Tell us about your current research and academic pursuits.

I am currently working on a new book project, titled Doing Business: Commerce and Culture in Imperial Spain.The book looks at the encompassing mercantile culture that stemmed from the expansion of trade and the dissemination of the arts of commerce through the 16th and 17th in Spain and the Americas. This is an interdisciplinary study that brings together the history of economic thought, commercial textbooks teaching arithmetic, travel narratives depicting markets and goods, literary texts reflecting about wealth, money, and social relations, as well as economic studies discussing the virtues of commerce. In the process I am also am writing articles on culture and monetary practices, the close relationship between portable commercial handbooks and literary texts, and perceptions of globalization, during this time period. In the fall I gave an invited lecture in the History Graduate School at the University of Basel, Switzerland.

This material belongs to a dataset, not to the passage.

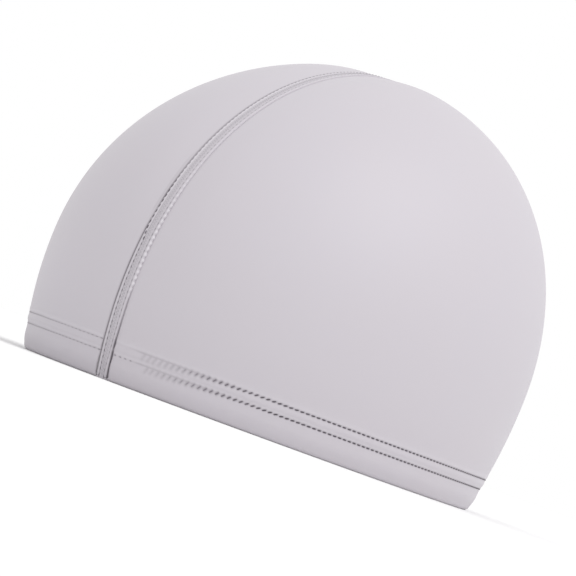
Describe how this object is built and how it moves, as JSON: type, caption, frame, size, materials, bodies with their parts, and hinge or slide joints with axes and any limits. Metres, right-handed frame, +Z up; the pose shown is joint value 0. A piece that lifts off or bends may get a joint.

On June 4th I am giving a workshop commerce and culture in early modern Spain in the department of history at the University of Nottingham (UK). OnNovember 19th and 20th I have been invited to a symposium on the poetry of early colonial Latin America at the University of Cambridge (UK). At Nottingham I will talk about the expansion of far reach trade from Spain to both Europe and the Americas, commercial textbooks, and the impact of trade and commercial learning in the culture and literature of 16th and 17th century Spain. At Cambridge I will talk about poets in 16th century Peru, Mexico, and Colombia, who were mine owners and clerks, and how their occupations surface in poems discussing traffic  and the difficulty of assessing the value of silver.